Roche buys blood diagnostics outfit for $220M

Roche paid $220 million for Constitution Medical Investors and the company's Bloodhound platform.--Courtesy of CMI

Roche Diagnostics ($RHHBY) is looking to up its stake in the blood testing world, spending $220 million for Constitution Medical Investors, a Boston-based hematology specialist.

Under the deal, Roche paid $220 million up front to CMI's investors, including private equity outfit Warburg Pincus, and is on the line for additional cash tied to milestones. In exchange, it gets the aptly named Bloodhound, CMI's space-saving diagnostics platform that boasts tests for blood diseases like anemia and leukemia, the company said.

"With this acquisition, we will further strengthen our commitment to hematology and drive toward integrated laboratory solutions with innovative products which deliver medical value to our customers and patients," Roche Diagnostics COO Roland Diggelmann said in a statement.

Aligning with Roche will give CMI a chance to expand its platform on the global stage, CEO and co-founder Patrick Sullivan said, leveraging the diagnostics giant's commercial heft around the globe.

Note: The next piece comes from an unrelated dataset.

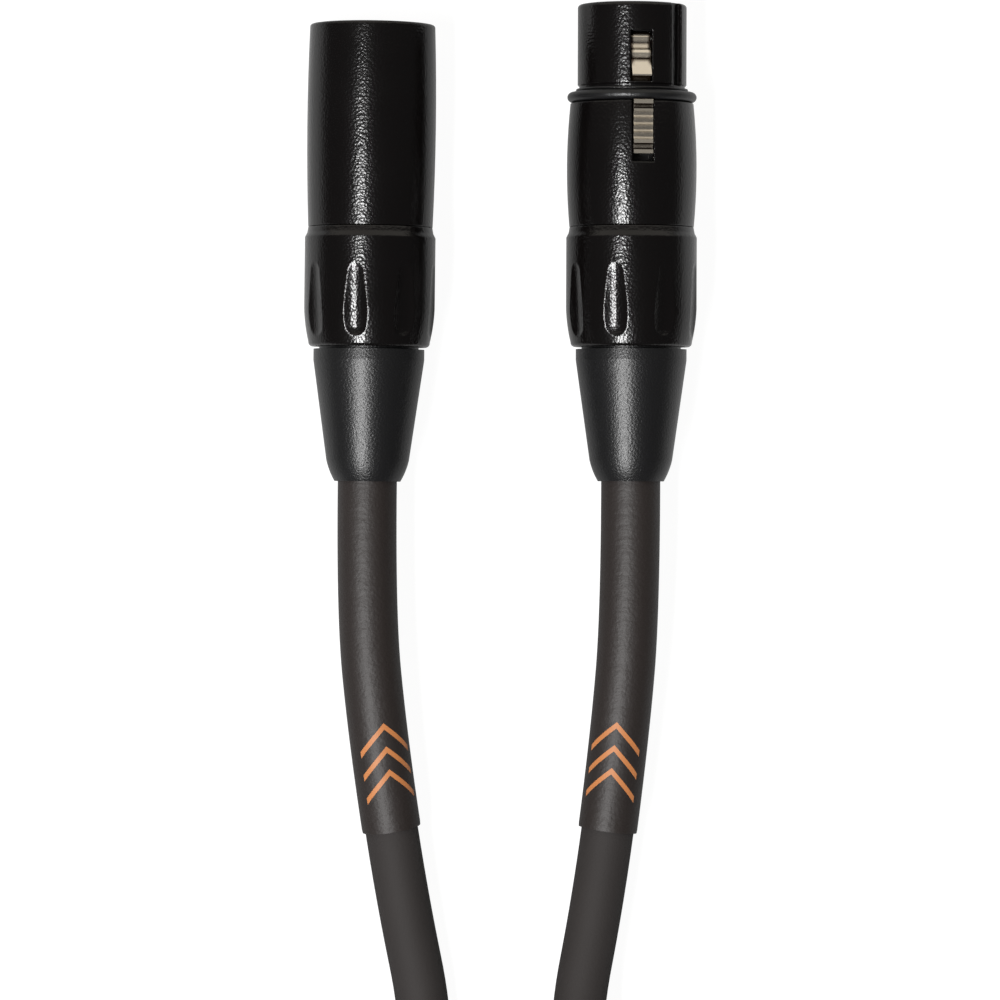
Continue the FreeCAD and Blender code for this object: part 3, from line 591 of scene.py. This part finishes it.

Sullivan founded the company with Dan Levangie, now CEO of the successful Dune Medical Devices, after the two left Cytyc, which was bought by Hologic ($HOLX) in 2007.

For Roche, the CMI buy gives it a competitive position in the lab-based blood testing market, which it estimates at around $2 billion worldwide. And snatching up another revenue-gaining product is just what the diagnostics giant needs as it shuffles its business model. Last quarter, Roche's professional diagnostics business grew 5% and tissue testing sales increased 7%, but declines in the company's long-ailing diabetes and applied science units mostly flattened revenue.

But the Swiss magnate isn't sitting on its hands, cutting payroll in one business and excising the other en masse. Roche is in the process of shedding about 100 jobs in diabetes, splitting the unit between its Indianapolis diagnostics HQ and a German R&D center. And, in April, the company unveiled plans to dissolve its applied science business, folding the still-profitable arms into other diagnostics segments and slashing 170 jobs along the way.